Do this
Everything from the line with "two files only." through the line with "SLOT_ROOT_RADIUS = 3.3 * MM" should be repeated exactly, both of those lines included, and nothing else.

Data for processing
[start]
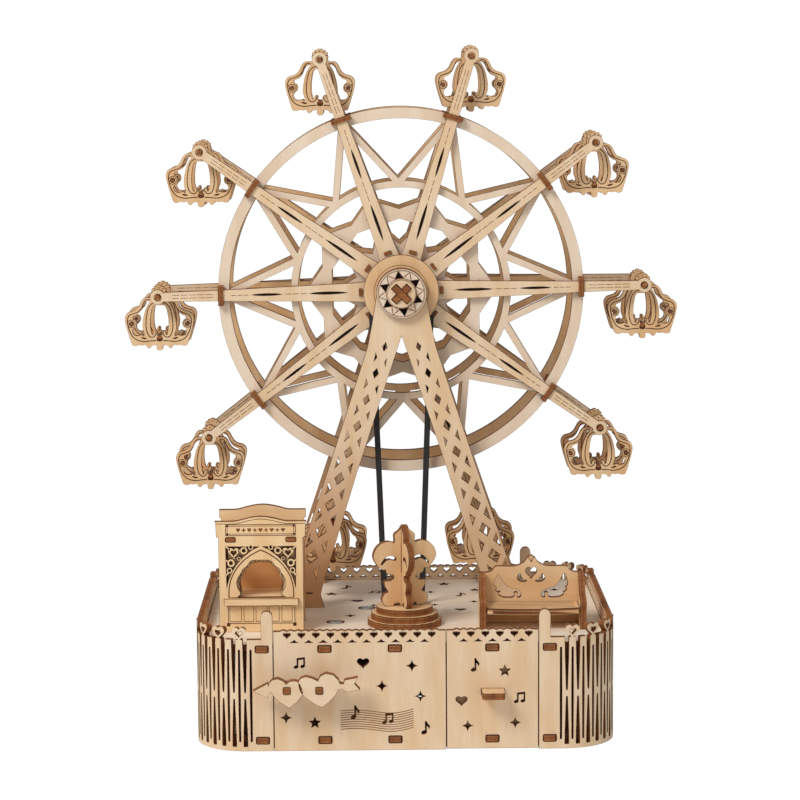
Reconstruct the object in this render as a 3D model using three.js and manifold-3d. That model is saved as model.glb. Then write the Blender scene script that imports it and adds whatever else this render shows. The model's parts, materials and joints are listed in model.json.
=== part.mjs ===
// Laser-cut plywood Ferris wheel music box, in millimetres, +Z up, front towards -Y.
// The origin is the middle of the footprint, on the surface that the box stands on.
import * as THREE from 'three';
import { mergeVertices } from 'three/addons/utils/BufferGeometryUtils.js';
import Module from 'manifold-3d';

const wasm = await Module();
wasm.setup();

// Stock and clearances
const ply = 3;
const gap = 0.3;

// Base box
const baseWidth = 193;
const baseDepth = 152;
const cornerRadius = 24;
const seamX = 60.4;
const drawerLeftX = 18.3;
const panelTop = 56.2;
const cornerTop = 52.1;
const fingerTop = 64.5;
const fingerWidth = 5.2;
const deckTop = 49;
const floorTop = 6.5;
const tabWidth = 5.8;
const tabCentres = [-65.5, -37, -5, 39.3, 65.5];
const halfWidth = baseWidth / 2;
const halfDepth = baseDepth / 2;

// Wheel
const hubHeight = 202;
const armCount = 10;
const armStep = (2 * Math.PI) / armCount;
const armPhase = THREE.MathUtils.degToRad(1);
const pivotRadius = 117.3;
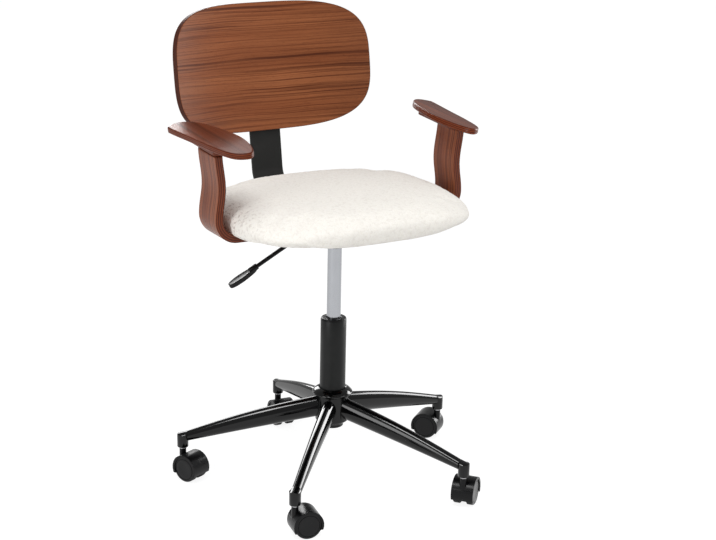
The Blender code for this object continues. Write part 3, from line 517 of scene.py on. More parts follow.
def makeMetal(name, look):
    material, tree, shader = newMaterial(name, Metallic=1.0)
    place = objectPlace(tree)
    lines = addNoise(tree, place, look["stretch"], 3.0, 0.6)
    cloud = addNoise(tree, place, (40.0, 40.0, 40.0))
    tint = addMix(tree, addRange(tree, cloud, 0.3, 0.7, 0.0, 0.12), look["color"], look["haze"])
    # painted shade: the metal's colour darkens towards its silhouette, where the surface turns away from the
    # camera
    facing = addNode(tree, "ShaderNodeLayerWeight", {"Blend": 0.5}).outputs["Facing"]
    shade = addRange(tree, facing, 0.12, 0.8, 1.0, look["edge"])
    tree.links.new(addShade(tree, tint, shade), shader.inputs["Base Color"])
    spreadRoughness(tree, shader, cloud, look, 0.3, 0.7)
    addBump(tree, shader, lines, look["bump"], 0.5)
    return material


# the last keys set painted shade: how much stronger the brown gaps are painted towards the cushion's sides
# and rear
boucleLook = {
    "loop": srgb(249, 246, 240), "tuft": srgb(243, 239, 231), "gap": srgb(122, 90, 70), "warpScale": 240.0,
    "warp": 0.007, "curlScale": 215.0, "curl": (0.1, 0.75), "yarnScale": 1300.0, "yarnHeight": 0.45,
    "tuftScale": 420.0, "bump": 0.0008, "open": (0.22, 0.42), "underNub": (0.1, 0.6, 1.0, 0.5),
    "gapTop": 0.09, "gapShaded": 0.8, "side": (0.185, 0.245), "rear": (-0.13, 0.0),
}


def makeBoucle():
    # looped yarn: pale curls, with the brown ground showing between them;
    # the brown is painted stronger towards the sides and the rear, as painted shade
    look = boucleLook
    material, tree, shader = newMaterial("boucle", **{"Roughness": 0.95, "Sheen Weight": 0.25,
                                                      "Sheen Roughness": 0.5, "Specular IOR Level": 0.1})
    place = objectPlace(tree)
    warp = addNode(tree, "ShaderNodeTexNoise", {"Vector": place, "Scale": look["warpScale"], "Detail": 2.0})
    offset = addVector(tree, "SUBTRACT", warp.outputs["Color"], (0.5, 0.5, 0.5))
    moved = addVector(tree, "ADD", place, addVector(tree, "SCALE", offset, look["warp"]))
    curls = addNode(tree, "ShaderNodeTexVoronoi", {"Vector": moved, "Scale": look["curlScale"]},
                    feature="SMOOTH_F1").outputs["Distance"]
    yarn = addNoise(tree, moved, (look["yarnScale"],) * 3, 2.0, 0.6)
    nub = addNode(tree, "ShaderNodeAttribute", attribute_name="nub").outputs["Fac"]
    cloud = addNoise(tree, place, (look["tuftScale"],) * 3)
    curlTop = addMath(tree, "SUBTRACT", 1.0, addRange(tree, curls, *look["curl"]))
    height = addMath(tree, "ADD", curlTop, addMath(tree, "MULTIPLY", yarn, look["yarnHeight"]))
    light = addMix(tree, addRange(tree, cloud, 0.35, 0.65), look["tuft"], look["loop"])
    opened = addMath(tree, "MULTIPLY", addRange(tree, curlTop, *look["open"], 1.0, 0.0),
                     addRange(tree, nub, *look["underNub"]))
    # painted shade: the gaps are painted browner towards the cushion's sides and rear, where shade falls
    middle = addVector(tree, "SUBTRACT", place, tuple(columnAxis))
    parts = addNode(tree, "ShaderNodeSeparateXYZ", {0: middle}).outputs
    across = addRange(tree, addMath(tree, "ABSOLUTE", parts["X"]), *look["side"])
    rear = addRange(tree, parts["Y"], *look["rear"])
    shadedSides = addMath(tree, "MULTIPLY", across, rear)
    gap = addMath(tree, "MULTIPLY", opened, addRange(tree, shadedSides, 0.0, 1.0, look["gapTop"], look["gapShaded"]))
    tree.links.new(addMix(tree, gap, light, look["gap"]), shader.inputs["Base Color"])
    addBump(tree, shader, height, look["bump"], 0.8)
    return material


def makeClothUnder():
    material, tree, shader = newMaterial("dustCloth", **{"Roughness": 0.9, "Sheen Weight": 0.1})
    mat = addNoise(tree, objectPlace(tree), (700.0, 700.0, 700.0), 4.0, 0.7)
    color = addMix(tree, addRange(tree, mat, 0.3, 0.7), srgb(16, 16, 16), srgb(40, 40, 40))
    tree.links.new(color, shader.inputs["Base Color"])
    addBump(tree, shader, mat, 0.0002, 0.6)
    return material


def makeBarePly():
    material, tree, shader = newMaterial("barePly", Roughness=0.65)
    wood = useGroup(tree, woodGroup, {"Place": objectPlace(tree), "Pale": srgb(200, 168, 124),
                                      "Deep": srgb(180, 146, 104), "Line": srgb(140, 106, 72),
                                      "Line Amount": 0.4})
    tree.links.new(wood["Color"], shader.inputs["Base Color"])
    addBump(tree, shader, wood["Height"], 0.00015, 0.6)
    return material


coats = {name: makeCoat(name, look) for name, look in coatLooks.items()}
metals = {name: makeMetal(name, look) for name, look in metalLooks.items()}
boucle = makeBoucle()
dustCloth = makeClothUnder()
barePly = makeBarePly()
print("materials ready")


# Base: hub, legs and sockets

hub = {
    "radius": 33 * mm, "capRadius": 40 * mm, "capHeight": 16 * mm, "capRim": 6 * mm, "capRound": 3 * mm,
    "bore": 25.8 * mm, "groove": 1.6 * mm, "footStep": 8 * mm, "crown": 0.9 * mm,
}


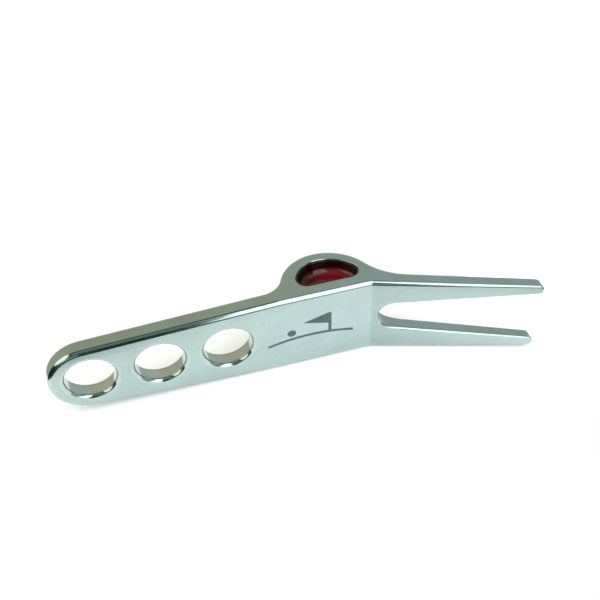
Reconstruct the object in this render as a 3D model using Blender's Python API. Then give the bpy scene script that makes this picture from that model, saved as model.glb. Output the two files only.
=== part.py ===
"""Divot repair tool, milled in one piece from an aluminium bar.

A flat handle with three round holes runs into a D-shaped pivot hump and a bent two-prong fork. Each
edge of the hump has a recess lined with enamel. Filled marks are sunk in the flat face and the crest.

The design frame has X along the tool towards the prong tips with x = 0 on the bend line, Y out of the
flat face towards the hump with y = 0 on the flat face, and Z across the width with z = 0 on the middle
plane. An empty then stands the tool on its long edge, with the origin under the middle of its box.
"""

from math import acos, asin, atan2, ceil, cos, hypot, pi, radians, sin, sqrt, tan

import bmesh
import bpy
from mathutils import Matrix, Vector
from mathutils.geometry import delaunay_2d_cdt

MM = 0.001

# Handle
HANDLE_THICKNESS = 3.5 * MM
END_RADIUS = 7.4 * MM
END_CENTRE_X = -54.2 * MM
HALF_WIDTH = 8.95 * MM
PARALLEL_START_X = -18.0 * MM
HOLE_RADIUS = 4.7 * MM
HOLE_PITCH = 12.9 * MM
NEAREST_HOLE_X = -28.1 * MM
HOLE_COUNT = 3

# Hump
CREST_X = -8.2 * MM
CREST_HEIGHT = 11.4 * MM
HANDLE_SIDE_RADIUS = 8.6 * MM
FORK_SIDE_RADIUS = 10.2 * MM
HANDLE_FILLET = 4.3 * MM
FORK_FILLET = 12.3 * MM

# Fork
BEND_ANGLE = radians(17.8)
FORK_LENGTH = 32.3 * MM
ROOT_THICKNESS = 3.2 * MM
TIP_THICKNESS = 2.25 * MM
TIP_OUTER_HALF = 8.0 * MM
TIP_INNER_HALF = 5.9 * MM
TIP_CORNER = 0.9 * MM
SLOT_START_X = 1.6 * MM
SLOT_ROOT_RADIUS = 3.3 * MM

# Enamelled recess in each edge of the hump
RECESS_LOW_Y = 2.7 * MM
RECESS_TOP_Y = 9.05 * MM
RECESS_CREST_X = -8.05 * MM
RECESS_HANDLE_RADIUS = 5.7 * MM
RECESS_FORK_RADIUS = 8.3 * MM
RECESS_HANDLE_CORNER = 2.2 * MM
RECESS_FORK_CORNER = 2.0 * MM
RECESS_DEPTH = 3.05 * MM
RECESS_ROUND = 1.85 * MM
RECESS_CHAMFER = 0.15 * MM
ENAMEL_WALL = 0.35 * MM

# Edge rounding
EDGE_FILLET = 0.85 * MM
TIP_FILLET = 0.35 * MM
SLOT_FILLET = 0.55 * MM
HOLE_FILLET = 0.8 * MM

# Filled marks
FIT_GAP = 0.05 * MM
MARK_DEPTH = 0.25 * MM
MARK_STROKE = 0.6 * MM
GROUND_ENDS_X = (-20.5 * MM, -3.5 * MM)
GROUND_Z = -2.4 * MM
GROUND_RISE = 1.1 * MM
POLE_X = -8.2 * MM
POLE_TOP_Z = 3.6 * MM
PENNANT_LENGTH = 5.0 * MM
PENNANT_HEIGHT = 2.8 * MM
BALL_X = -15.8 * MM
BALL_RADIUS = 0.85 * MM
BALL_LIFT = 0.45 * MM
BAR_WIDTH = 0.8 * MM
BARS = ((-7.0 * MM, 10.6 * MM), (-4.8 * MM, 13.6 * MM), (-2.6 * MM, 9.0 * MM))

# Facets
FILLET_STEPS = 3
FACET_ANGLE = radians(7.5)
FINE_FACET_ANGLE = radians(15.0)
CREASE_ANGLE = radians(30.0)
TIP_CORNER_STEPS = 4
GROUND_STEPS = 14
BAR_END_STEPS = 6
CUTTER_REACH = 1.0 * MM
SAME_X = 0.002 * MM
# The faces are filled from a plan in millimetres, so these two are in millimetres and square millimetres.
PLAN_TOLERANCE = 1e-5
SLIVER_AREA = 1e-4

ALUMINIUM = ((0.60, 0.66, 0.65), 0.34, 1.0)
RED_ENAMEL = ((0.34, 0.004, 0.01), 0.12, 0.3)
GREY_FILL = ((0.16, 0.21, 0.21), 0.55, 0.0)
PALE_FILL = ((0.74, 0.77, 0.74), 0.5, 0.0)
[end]
Output of the task
Reconstruct the object in this render as a 3D model using Blender's Python API. Then give the bpy scene script that makes this picture from that model, saved as model.glb. Output the two files only.
=== part.py ===
"""Divot repair tool, milled in one piece from an aluminium bar.

A flat handle with three round holes runs into a D-shaped pivot hump and a bent two-prong fork. Each
edge of the hump has a recess lined with enamel. Filled marks are sunk in the flat face and the crest.

The design frame has X along the tool towards the prong tips with x = 0 on the bend line, Y out of the
flat face towards the hump with y = 0 on the flat face, and Z across the width with z = 0 on the middle
plane. An empty then stands the tool on its long edge, with the origin under the middle of its box.
"""

from math import acos, asin, atan2, ceil, cos, hypot, pi, radians, sin, sqrt, tan

import bmesh
import bpy
from mathutils import Matrix, Vector
from mathutils.geometry import delaunay_2d_cdt

MM = 0.001

# Handle
HANDLE_THICKNESS = 3.5 * MM
END_RADIUS = 7.4 * MM
END_CENTRE_X = -54.2 * MM
HALF_WIDTH = 8.95 * MM
PARALLEL_START_X = -18.0 * MM
HOLE_RADIUS = 4.7 * MM
HOLE_PITCH = 12.9 * MM
NEAREST_HOLE_X = -28.1 * MM
HOLE_COUNT = 3

# Hump
CREST_X = -8.2 * MM
CREST_HEIGHT = 11.4 * MM
HANDLE_SIDE_RADIUS = 8.6 * MM
FORK_SIDE_RADIUS = 10.2 * MM
HANDLE_FILLET = 4.3 * MM
FORK_FILLET = 12.3 * MM

# Fork
BEND_ANGLE = radians(17.8)
FORK_LENGTH = 32.3 * MM
ROOT_THICKNESS = 3.2 * MM
TIP_THICKNESS = 2.25 * MM
TIP_OUTER_HALF = 8.0 * MM
TIP_INNER_HALF = 5.9 * MM
TIP_CORNER = 0.9 * MM
SLOT_START_X = 1.6 * MM
SLOT_ROOT_RADIUS = 3.3 * MM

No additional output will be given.